WARNING: Starting below, SPOILERS abound. If you haven’t seen We Bought a Zoo yet, what are you waiting for? It’s Cameron Crowe, after all. Go see it now, then come back. I’ll wait. Those of you who have already seen the movie or don’t mind a little discussion of its themes and symbols before you do, please read on.  

The story in We Bought a Zoo centers around the Mee family – widower father Benjamin (Matt Damon), teenage son Dylan and younger daughter Rosie. We learn Benjamin’s wife Katherine has passed away and the family, particularly Benjamin and Dylan, are struggling to deal with her loss. Father and son are in almost constant conflict with each other, neither seeming able to let go of their mother/wife and acknowledge they have to move on without her. Benjamin is particularly tough on Dylan, fighting a constant battle to keep his son on the right track in school and everywhere else in life.

Benjamin decides a move for the family might do them all some good and, after searching for just a normal home with a big backyard, stumbles upon an old zoo in need of an owner and financier and decides to take his family on an adventure by buying it. There he meets Kelly Foster (Scarlett Johanssen), the long-time caretaker of the zoo and a person who spends all her time with animals rather than humans.

It’s a zoo, so there are a lot of animals in the story, but two are given the most important roles / sub-plots: Buster the Bear and Spar the Tiger. These two animals are very important symbols in the story.

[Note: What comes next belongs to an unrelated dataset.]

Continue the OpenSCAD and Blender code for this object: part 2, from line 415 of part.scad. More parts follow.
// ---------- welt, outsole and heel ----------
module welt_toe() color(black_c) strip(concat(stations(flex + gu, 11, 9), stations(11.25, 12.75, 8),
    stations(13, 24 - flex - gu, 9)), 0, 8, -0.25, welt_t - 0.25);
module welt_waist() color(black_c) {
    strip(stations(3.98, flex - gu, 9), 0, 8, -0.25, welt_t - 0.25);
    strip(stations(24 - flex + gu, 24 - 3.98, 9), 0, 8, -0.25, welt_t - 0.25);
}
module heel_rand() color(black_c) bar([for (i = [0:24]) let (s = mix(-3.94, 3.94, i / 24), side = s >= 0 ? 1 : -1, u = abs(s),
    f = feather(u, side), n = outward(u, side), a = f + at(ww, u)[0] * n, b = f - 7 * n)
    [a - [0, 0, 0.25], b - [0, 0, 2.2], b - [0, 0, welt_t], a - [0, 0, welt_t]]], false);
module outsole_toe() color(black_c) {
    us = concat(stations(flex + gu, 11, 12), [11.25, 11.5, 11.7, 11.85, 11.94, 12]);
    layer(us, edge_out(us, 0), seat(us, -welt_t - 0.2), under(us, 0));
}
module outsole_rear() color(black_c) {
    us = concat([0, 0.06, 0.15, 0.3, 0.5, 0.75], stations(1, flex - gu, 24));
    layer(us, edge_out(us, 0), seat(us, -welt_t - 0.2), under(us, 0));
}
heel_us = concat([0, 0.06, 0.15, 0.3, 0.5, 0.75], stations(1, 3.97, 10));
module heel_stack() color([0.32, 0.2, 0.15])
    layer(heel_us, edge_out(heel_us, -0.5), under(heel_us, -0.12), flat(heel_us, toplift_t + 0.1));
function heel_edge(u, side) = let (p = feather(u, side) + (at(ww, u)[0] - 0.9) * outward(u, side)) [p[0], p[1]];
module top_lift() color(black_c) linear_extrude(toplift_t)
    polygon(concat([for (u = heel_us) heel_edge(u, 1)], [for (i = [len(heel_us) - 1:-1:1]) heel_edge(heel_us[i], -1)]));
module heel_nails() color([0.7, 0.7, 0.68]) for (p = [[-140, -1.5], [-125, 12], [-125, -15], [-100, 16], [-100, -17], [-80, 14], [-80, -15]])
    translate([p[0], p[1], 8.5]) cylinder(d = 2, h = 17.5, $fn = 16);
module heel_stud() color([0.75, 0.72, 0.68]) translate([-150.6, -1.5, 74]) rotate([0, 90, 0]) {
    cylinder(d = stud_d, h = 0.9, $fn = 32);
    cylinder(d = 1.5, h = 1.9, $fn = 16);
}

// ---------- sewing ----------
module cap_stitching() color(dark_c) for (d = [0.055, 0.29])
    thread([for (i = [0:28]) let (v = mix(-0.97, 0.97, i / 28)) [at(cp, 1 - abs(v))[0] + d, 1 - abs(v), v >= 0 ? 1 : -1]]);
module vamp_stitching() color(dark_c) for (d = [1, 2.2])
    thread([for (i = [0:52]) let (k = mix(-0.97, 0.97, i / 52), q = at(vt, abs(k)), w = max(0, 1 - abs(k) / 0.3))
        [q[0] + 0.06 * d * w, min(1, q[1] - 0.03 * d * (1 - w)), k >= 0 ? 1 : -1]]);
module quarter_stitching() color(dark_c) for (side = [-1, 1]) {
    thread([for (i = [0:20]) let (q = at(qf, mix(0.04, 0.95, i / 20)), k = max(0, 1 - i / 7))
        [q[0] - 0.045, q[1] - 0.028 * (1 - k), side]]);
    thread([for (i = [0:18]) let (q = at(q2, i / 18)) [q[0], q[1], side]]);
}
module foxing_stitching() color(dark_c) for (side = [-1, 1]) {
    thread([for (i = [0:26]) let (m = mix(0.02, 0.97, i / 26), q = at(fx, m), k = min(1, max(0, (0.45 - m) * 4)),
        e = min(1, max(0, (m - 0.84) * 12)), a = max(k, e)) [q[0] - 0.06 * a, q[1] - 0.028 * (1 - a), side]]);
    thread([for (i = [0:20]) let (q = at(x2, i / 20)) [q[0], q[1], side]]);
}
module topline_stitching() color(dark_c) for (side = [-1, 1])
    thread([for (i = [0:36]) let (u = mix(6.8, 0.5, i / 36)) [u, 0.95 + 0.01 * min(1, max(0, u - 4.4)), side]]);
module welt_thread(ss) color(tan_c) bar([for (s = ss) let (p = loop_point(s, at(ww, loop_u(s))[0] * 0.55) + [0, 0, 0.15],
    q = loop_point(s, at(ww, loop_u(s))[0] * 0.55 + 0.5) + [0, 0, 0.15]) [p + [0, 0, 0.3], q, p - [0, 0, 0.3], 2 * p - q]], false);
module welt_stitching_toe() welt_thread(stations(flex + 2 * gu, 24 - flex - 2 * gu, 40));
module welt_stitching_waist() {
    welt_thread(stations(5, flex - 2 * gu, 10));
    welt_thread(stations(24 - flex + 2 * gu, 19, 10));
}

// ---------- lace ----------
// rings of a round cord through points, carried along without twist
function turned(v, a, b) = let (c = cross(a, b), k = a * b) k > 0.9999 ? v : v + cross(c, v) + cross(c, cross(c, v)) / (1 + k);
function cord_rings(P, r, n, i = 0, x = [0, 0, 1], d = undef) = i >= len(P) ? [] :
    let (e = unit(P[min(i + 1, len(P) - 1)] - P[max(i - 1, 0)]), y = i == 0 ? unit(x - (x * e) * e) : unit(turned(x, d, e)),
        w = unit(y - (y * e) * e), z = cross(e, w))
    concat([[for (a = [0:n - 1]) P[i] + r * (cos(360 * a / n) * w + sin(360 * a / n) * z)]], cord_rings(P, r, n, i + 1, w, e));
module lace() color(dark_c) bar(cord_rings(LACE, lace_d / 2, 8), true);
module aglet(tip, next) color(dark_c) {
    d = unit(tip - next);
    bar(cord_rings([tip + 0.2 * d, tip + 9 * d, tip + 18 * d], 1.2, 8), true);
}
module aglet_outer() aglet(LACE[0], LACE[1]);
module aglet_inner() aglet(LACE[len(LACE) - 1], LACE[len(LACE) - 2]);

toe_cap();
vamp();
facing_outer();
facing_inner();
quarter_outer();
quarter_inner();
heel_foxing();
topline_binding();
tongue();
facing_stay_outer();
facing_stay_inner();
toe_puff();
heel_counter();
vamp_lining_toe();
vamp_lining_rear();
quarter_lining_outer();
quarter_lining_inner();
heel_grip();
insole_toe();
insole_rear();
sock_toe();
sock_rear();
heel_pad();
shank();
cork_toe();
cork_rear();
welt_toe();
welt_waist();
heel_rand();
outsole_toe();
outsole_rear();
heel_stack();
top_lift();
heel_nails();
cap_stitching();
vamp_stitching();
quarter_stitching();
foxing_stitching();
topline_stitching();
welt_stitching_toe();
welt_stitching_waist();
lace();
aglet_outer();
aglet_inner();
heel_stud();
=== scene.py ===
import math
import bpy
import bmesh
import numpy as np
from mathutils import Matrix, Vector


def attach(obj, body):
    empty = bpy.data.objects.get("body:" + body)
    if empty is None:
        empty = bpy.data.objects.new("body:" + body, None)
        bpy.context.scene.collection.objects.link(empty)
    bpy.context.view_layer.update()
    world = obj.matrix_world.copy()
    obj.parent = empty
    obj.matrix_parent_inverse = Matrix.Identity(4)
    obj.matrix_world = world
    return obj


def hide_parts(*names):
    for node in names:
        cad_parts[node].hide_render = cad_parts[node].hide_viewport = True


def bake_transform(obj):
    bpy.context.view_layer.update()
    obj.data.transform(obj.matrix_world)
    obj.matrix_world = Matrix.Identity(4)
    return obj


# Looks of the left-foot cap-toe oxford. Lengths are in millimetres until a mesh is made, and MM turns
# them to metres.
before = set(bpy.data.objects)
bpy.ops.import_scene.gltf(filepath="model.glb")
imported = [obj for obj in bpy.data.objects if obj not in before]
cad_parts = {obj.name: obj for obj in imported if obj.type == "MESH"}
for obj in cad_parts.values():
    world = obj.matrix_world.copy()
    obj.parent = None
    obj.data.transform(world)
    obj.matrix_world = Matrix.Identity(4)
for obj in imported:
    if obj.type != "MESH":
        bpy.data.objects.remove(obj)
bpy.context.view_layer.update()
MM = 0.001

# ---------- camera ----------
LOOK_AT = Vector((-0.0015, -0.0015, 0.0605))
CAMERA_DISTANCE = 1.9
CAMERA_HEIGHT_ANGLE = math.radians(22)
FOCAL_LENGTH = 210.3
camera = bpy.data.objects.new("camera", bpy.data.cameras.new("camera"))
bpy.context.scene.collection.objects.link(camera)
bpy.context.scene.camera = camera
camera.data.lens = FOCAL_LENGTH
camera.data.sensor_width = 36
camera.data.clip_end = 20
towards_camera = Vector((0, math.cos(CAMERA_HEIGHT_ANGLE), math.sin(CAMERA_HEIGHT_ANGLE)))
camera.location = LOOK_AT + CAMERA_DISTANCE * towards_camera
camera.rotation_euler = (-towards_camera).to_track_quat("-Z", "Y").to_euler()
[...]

Buster the Bear: In the middle of the movie, as Benjamin and the entire cast struggle to get the zoo ready for its planned summer opening, the huge grizzly bear escapes. Benjamin and the rest of the zoo staff must track him down. It’s Benjamin, armed with a tranquilizer gun, who locates him first. The bear slaps away the gun and Benjamin is left to stare him down alone and weaponless. The bear stamps his feet, releasing his frustration in a long, spittle-filled growl straight into Benjamin’s face, before the other zookeepers arrive and tranquilize the huge animal. Following this encounter, Benjamin gets a distant look, then announces he wants to enlarge the bear’s enclosure after they return him to the zoo.

On the surface, this encounter may seem to be merely added conflict: another obstacle for Benjamin to overcome in his frantic effort to get the zoo open on time and avoid the negative publicity that a large, escaped animal would generate.

But this subplot is much more than that. The physical, literal lashing out of the bear is a symbol for the way Benjamin’s son, Dylan, has been lashing out emotionally since his mother’s death. And when Benjamin realizes that Buster only escaped because, though they had thought they’d been giving him enough room, he actually needed more space, a larger enclosure, he also starts down the road of realizing he has to give his son more room if he’s going to survive the aftermath of his mother’s death. In the very next scene, Benjamin is seen drinking a beer while his son sneaks off with a girl his age, Lilly (Elle Fanning). Rather than stop him, he allows him to wander away.

Spar the Tiger: One of the first animals Benjamin meets at the zoo is the tiger, Spar. Spar is injured and throughout the film it becomes evident he will need to be put down. The more experienced zookeepers realize this, but as owner it’s Benjamin who must make the final call. He is reluctant to authorize what’s necessary, constantly searching for hope that Spar will somehow get past his injuries and stay alive.

Again, more than yet another source of conflict for the family, Spar is a clear symbol for Benjamin’s deceased wife Katherine. Just as he can’t let go of her, he refuses to follow Kelly’s advice and let Spar go either, even though the animal is clearly suffering. Even Dylan demands that Spar be given every chance to live, agreeing with his father that the tiger should not be put down.

Thus it’s only natural that the final reconciliation between father and son occur in front of the dying Spar. As Benjamin and Dylan finally have the conversation they need to have, the gasping, prone tiger looks on, as if Katherine herself is watching them come to an understanding and finally decide to move on. After this conversation, Benjamin authorizes the zookeepers to put Spar down. In the very next scene, he is finally able to view his pictures of Katherine and release his emotions, crying on the kitchen floor in front of his computer. As he lets go of Spar, he also lets go of his wife.

These symbols make for powerful stuff. It’s really interesting how Crowe used the animals in his story to reflect on the humans. Knowing this, as I said earlier he seemed to take pains to remind viewers his movie was about people at the end of the day. This came in two important points of dialog. The first occurs just after the rebuilding of the zoo is complete, when Benjamin is enjoying some celebratory scotch with his brother Duncan (Thomas Haden Church). Duncan says: “I like the animals…but I love the humans.”

Then, near the film’s end, as Lilly and Kelly look on the Mee family, happy once again, taking photos of each other and laughing together , Lilly asks Kelly: “Real quick, if you had to choose between animals and people, which would you choose?” Kelly doesn’t respond, but her answer is evident in the way her eyes look at Benjamin. Lilly laughs and agrees. “Yeah, me too. People, for sure.”

So if you haven’t seen the We Bought a Zoo, please do! And if you have, maybe this post allows you to watch it a second time in a new light.

Either way, let’s all remember one of the movie’s most important themes: “You know, sometimes all you need is twenty seconds of insane courage. Just literally twenty seconds of just embarrassing bravery. And I promise you, something great will come of it.”